Exercise instructions -> Copy out precisely the lines beginning at the line that contains "for (let n = 0;" and ending at the line that contains "import numpy as np", including both.

— BEGIN Data provided —

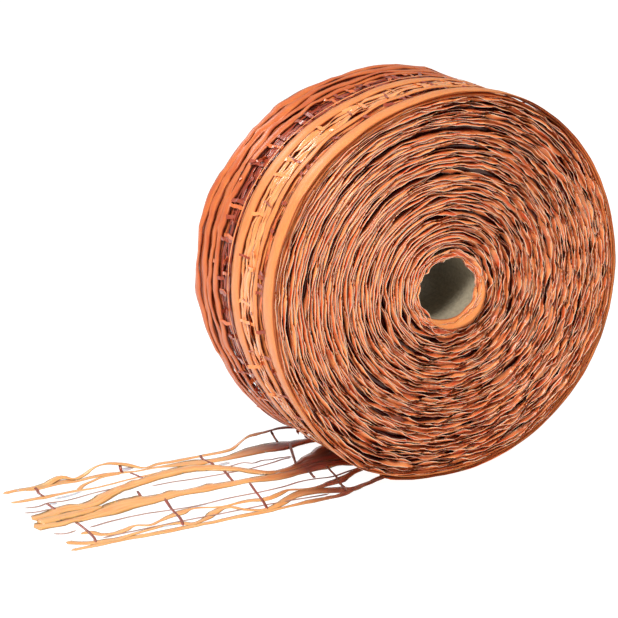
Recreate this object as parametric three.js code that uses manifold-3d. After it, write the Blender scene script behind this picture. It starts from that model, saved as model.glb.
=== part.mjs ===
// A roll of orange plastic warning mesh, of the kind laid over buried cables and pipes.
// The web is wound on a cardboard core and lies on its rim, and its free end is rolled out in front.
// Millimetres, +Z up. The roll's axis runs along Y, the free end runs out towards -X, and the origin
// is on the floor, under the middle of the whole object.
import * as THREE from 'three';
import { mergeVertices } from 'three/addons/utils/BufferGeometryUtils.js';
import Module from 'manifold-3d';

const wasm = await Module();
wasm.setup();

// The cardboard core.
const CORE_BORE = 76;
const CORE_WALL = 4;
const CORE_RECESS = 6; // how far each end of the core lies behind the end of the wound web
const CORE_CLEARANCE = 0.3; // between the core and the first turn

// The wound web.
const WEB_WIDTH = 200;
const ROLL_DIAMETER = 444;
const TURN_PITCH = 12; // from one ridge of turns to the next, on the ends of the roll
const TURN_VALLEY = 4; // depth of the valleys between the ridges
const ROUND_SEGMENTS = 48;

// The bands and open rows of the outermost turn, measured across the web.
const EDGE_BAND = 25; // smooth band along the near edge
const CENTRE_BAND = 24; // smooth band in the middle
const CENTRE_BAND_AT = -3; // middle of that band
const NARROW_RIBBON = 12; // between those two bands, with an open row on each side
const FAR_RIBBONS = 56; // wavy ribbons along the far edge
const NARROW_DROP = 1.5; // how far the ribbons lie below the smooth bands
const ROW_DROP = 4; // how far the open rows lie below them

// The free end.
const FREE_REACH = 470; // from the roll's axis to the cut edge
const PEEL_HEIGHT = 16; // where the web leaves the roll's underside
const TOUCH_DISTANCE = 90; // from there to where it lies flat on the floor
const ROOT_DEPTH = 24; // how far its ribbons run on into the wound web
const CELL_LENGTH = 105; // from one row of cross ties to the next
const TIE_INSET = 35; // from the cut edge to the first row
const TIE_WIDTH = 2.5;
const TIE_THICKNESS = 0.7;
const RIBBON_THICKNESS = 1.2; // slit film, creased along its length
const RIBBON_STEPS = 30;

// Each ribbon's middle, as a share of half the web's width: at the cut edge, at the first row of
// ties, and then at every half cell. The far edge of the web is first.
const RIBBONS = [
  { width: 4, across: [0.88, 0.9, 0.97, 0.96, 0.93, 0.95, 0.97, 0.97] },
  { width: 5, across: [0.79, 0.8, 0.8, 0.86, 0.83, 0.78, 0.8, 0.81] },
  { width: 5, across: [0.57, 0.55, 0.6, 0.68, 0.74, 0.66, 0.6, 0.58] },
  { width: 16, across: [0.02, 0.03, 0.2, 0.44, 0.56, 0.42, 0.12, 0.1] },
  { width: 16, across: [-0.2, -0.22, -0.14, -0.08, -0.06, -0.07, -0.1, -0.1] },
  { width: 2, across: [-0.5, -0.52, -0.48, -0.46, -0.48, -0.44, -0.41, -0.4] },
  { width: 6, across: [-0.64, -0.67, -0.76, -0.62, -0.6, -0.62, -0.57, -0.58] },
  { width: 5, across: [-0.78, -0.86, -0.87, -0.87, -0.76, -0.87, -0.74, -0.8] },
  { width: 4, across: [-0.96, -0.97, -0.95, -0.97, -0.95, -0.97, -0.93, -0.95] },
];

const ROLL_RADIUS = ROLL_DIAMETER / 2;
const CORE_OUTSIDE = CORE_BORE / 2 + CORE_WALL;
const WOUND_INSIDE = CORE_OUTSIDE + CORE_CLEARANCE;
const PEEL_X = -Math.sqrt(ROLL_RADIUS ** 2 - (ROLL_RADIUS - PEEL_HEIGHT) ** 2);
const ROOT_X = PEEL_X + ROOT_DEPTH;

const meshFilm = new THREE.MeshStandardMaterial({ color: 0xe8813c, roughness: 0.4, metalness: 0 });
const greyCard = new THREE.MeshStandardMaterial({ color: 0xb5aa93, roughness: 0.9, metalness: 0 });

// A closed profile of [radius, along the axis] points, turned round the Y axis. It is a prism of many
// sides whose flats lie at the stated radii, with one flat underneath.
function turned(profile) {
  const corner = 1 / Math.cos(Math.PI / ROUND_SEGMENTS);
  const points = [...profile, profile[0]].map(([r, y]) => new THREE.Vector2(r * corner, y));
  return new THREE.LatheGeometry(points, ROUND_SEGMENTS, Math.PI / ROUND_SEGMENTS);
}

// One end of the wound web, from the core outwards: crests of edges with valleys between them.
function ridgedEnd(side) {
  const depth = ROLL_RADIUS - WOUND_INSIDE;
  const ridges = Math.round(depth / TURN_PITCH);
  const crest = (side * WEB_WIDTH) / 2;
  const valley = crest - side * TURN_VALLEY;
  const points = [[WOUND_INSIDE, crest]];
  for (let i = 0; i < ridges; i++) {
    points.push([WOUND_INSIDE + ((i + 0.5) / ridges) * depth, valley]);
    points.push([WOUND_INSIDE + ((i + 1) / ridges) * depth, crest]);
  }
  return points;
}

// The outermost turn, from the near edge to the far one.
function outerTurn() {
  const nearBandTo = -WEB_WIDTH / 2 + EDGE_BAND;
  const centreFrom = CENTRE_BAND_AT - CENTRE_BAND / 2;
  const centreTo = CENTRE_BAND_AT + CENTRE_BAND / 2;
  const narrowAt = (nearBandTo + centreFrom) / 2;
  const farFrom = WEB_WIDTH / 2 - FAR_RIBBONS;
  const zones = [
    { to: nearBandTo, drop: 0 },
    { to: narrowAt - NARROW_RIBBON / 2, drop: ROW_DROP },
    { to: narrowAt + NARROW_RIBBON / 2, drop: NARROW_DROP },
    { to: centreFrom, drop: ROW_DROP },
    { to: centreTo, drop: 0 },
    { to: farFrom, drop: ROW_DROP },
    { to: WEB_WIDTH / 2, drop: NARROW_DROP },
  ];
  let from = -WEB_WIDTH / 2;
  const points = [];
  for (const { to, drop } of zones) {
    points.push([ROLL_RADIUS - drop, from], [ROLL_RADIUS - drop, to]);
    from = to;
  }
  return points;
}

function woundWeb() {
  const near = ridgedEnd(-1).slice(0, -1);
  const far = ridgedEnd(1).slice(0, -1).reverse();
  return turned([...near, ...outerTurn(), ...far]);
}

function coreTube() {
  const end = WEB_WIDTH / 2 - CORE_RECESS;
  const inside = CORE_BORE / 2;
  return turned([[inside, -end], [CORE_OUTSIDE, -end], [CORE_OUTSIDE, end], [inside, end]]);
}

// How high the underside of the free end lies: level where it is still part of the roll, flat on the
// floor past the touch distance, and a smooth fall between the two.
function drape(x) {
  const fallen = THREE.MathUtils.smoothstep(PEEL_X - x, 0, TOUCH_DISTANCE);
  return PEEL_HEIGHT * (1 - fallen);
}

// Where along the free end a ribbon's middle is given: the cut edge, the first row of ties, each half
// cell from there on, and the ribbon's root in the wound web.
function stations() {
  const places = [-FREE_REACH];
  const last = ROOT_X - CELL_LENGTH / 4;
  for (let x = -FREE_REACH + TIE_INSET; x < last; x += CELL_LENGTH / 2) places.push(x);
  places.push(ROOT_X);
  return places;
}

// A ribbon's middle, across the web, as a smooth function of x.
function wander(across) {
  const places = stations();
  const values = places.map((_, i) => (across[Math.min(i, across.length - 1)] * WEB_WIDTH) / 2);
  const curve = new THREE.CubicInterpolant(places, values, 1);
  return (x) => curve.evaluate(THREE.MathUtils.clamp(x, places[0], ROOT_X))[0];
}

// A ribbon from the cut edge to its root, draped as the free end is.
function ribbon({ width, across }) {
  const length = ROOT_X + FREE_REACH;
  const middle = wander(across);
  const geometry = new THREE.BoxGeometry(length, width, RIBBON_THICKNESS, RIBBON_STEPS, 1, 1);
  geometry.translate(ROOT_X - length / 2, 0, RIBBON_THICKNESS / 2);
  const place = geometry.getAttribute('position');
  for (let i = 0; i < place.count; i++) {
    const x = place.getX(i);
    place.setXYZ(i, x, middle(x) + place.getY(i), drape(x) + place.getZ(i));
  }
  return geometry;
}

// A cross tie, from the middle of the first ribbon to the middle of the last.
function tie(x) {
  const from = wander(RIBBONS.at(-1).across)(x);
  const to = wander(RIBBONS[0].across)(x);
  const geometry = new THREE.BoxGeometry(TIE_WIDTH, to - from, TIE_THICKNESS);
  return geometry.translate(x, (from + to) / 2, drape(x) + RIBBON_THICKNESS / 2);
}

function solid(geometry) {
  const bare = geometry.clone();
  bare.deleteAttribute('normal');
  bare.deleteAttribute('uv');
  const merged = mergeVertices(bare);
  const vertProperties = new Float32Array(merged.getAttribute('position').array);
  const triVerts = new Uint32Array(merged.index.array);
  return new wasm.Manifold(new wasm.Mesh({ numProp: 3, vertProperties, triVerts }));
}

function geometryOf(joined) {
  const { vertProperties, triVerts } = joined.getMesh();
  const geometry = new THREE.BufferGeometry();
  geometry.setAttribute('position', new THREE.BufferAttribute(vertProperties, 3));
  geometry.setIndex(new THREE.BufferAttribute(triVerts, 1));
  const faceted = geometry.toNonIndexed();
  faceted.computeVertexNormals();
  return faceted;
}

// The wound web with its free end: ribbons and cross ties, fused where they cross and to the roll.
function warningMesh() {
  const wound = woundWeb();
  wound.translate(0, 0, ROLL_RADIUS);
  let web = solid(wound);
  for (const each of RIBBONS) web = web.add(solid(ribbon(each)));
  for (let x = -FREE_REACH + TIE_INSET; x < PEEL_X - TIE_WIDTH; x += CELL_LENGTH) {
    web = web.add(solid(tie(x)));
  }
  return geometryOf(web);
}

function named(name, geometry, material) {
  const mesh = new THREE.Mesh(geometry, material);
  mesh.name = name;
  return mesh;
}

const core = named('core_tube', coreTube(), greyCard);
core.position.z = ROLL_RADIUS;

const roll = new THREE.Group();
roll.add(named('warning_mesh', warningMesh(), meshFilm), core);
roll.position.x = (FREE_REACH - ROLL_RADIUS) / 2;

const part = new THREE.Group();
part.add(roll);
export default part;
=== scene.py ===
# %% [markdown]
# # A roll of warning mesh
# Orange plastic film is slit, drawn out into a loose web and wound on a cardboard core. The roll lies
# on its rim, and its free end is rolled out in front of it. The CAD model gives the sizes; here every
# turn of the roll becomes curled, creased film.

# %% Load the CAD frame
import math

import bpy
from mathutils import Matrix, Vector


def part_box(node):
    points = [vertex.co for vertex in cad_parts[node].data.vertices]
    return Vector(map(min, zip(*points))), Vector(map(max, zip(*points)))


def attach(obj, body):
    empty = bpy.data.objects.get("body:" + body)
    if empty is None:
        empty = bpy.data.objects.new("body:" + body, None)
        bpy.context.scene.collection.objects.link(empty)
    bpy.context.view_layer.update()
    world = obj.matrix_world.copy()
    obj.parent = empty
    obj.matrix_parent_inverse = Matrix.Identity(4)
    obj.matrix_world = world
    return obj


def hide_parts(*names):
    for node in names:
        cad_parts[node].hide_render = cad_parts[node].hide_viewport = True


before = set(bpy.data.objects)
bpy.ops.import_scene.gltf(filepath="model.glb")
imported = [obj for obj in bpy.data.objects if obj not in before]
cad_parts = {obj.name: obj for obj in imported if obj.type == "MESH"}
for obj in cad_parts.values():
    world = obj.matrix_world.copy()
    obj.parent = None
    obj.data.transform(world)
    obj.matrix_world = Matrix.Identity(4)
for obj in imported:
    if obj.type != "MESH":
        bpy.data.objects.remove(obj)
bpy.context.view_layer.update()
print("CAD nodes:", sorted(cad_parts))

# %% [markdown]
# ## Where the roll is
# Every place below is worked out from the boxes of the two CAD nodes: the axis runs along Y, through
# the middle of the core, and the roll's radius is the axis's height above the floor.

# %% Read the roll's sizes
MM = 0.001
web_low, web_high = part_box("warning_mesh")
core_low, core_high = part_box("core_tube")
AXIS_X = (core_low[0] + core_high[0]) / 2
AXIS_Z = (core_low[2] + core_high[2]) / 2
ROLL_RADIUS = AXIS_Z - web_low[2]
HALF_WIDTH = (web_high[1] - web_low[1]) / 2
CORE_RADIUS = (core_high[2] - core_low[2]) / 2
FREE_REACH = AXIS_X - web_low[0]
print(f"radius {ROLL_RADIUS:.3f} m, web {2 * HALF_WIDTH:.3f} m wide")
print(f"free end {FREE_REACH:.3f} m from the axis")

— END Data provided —
— BEGIN Data provided —

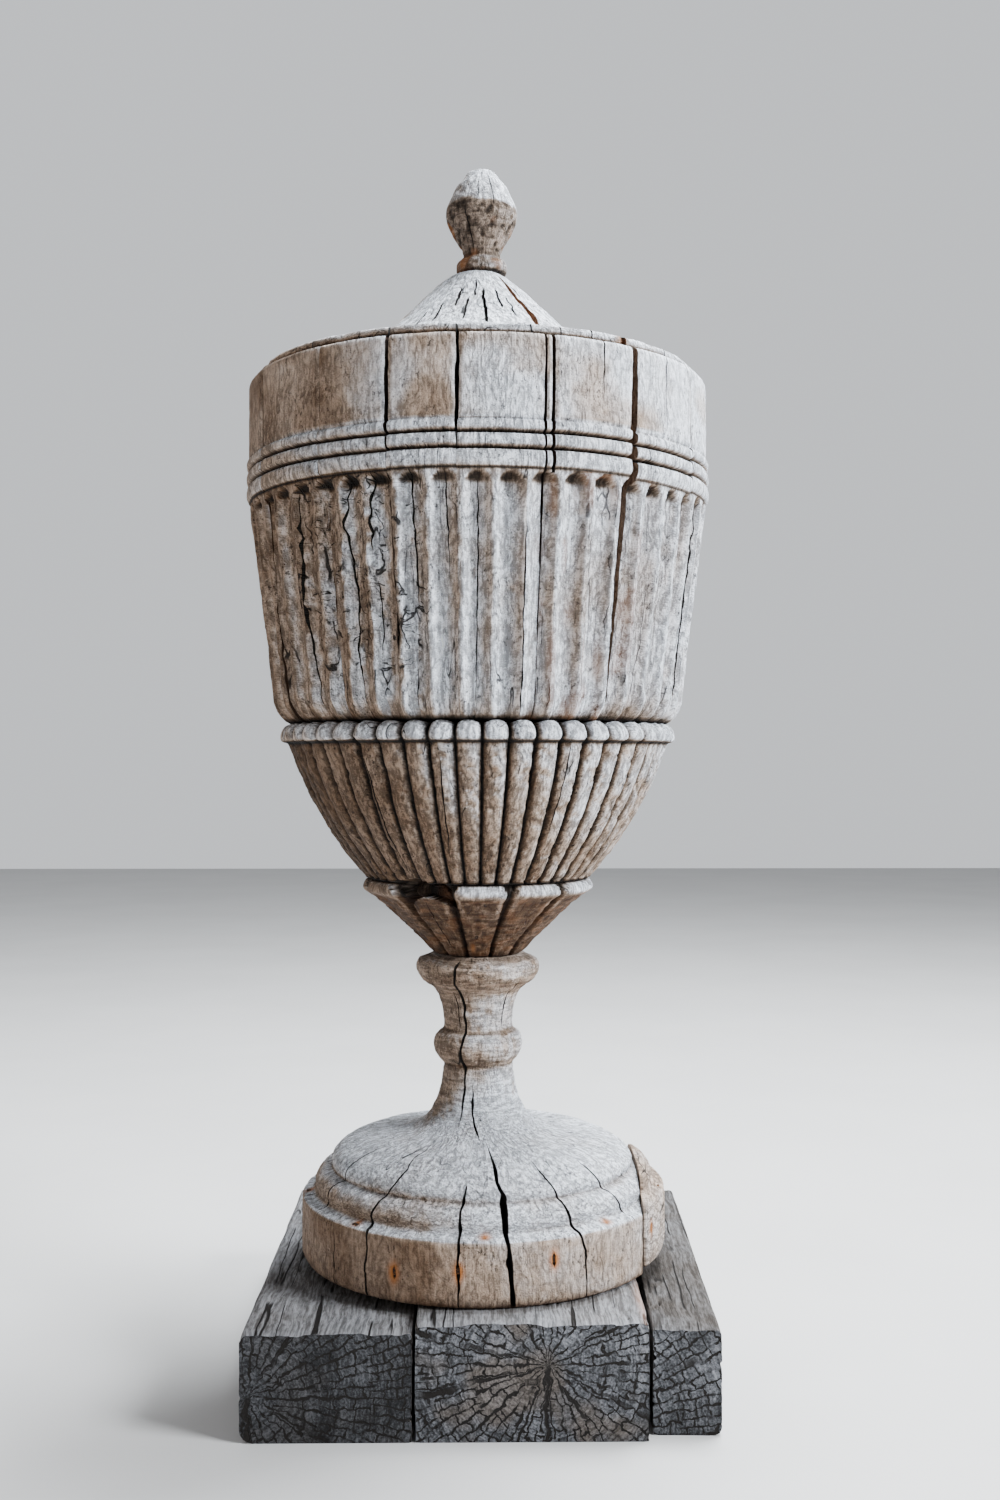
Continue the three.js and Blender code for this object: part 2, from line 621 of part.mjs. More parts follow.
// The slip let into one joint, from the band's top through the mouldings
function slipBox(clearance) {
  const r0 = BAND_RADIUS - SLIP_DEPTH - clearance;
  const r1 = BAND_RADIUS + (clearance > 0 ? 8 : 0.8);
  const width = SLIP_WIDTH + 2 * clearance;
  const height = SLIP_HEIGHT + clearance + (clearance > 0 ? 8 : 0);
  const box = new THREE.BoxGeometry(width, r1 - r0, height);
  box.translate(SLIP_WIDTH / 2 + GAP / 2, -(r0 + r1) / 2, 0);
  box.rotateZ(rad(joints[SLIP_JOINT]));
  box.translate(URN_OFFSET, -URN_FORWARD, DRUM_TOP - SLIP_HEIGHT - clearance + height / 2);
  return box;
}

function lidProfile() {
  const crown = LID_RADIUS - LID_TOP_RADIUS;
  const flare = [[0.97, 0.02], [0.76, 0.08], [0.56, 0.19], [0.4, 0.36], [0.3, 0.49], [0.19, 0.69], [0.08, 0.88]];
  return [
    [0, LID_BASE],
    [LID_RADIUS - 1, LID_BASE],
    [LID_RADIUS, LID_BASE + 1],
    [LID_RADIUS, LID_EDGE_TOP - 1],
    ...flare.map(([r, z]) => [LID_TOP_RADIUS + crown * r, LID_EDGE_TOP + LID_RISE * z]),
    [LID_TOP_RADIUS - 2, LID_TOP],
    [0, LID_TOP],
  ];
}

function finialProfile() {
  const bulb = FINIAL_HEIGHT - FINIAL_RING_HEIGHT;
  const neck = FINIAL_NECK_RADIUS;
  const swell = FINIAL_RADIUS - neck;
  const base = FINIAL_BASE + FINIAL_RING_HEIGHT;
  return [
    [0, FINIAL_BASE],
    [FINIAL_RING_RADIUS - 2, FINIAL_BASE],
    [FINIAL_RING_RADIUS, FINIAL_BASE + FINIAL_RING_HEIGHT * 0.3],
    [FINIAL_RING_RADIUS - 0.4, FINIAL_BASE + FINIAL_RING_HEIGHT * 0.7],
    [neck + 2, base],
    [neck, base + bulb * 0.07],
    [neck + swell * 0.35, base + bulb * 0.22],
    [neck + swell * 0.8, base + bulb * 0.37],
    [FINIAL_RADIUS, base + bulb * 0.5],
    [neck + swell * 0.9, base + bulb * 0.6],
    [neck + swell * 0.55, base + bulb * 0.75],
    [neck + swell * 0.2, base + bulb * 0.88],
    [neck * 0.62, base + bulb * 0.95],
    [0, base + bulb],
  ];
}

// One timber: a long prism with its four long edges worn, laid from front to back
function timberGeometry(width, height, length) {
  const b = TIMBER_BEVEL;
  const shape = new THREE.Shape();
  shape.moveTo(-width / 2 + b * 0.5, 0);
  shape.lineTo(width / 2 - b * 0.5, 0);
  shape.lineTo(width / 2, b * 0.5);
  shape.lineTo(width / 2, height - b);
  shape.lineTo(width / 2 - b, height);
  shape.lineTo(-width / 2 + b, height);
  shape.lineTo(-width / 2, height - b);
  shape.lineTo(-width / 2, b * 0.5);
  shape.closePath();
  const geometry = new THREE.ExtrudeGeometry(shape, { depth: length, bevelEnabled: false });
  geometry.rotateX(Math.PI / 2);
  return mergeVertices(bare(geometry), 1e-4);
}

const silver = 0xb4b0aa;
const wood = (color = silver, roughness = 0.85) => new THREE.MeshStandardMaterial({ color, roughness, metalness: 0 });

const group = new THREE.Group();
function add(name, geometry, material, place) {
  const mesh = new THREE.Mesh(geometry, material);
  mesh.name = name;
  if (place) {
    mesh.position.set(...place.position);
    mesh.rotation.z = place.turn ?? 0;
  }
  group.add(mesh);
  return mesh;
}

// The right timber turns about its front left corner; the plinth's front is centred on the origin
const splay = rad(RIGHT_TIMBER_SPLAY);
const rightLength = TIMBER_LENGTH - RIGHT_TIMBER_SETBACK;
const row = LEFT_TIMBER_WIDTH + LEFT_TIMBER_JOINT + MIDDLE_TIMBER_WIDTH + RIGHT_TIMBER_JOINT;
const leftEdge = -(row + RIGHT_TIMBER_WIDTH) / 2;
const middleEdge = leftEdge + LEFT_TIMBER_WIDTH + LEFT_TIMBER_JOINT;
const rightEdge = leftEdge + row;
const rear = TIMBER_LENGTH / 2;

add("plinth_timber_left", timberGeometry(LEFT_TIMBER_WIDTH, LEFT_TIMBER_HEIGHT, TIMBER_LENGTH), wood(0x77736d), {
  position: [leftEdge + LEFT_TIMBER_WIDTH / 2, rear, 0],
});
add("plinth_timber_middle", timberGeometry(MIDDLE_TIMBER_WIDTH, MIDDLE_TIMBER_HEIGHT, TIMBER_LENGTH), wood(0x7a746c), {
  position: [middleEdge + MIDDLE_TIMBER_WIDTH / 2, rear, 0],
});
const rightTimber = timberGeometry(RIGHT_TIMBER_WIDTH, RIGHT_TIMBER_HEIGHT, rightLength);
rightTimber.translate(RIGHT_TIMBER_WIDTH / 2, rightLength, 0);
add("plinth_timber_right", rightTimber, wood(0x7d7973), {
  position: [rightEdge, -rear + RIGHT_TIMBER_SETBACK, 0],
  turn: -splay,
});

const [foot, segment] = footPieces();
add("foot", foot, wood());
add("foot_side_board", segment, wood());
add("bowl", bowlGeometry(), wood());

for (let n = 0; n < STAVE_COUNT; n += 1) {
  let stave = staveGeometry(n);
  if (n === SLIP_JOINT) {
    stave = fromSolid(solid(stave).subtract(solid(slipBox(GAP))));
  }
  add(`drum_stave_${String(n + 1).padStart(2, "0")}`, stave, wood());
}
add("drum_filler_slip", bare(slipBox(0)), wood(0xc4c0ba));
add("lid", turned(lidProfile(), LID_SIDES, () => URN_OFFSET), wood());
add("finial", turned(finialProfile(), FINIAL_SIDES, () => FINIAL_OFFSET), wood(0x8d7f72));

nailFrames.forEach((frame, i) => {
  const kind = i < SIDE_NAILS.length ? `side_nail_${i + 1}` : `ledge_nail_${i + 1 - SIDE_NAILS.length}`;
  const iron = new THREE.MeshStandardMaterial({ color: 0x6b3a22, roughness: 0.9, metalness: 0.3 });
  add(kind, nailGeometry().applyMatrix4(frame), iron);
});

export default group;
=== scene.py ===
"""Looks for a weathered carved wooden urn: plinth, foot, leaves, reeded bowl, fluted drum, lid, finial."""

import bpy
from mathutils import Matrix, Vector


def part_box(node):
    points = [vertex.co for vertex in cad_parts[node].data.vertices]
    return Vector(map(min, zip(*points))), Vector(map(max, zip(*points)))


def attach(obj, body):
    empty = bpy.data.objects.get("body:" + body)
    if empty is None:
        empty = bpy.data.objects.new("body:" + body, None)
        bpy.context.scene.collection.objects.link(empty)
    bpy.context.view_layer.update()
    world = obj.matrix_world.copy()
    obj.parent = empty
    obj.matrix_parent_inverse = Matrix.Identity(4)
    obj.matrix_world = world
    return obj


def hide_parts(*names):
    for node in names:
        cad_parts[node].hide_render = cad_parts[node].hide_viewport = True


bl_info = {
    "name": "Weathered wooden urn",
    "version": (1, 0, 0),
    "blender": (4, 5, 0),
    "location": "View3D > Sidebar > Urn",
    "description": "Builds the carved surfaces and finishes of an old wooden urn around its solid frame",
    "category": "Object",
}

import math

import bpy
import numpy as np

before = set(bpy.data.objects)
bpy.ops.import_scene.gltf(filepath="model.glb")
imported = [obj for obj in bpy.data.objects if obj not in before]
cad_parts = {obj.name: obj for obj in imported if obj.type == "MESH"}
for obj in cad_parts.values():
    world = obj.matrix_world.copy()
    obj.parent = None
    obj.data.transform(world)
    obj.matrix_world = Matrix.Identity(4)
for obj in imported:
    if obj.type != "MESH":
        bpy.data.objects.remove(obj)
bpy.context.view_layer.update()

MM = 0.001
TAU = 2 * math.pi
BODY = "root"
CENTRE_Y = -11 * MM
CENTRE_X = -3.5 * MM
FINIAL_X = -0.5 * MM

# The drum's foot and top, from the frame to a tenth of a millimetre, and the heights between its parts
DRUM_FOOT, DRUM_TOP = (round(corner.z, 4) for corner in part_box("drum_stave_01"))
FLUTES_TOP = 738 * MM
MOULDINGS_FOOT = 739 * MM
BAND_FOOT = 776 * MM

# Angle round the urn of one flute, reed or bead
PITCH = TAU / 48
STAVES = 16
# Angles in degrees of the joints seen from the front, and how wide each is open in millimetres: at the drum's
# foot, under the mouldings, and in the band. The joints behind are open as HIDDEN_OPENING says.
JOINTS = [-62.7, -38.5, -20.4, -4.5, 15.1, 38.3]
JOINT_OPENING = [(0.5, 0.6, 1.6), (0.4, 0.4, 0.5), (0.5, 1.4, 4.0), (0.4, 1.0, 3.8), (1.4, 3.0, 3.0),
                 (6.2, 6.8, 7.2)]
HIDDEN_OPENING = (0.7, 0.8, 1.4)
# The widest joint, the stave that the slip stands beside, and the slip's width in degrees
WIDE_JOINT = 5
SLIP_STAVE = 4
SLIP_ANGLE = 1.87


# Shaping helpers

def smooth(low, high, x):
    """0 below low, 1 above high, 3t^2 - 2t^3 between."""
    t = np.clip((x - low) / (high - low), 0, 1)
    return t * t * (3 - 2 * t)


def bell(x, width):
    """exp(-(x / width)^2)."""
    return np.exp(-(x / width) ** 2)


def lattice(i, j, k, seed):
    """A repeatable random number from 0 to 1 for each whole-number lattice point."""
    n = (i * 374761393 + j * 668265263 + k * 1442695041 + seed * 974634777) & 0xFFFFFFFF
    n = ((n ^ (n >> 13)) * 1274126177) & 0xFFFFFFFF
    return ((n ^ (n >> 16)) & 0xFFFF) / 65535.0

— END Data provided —

Result of this exercise ->
for (let n = 0; n < STAVE_COUNT; n += 1) {
  let stave = staveGeometry(n);
  if (n === SLIP_JOINT) {
    stave = fromSolid(solid(stave).subtract(solid(slipBox(GAP))));
  }
  add(`drum_stave_${String(n + 1).padStart(2, "0")}`, stave, wood());
}
add("drum_filler_slip", bare(slipBox(0)), wood(0xc4c0ba));
add("lid", turned(lidProfile(), LID_SIDES, () => URN_OFFSET), wood());
add("finial", turned(finialProfile(), FINIAL_SIDES, () => FINIAL_OFFSET), wood(0x8d7f72));

nailFrames.forEach((frame, i) => {
  const kind = i < SIDE_NAILS.length ? `side_nail_${i + 1}` : `ledge_nail_${i + 1 - SIDE_NAILS.length}`;
  const iron = new THREE.MeshStandardMaterial({ color: 0x6b3a22, roughness: 0.9, metalness: 0.3 });
  add(kind, nailGeometry().applyMatrix4(frame), iron);
});

export default group;
=== scene.py ===
"""Looks for a weathered carved wooden urn: plinth, foot, leaves, reeded bowl, fluted drum, lid, finial."""

import bpy
from mathutils import Matrix, Vector


def part_box(node):
    points = [vertex.co for vertex in cad_parts[node].data.vertices]
    return Vector(map(min, zip(*points))), Vector(map(max, zip(*points)))


def attach(obj, body):
    empty = bpy.data.objects.get("body:" + body)
    if empty is None:
        empty = bpy.data.objects.new("body:" + body, None)
        bpy.context.scene.collection.objects.link(empty)
    bpy.context.view_layer.update()
    world = obj.matrix_world.copy()
    obj.parent = empty
    obj.matrix_parent_inverse = Matrix.Identity(4)
    obj.matrix_world = world
    return obj


def hide_parts(*names):
    for node in names:
        cad_parts[node].hide_render = cad_parts[node].hide_viewport = True


bl_info = {
    "name": "Weathered wooden urn",
    "version": (1, 0, 0),
    "blender": (4, 5, 0),
    "location": "View3D > Sidebar > Urn",
    "description": "Builds the carved surfaces and finishes of an old wooden urn around its solid frame",
    "category": "Object",
}

import math

import bpy
import numpy as np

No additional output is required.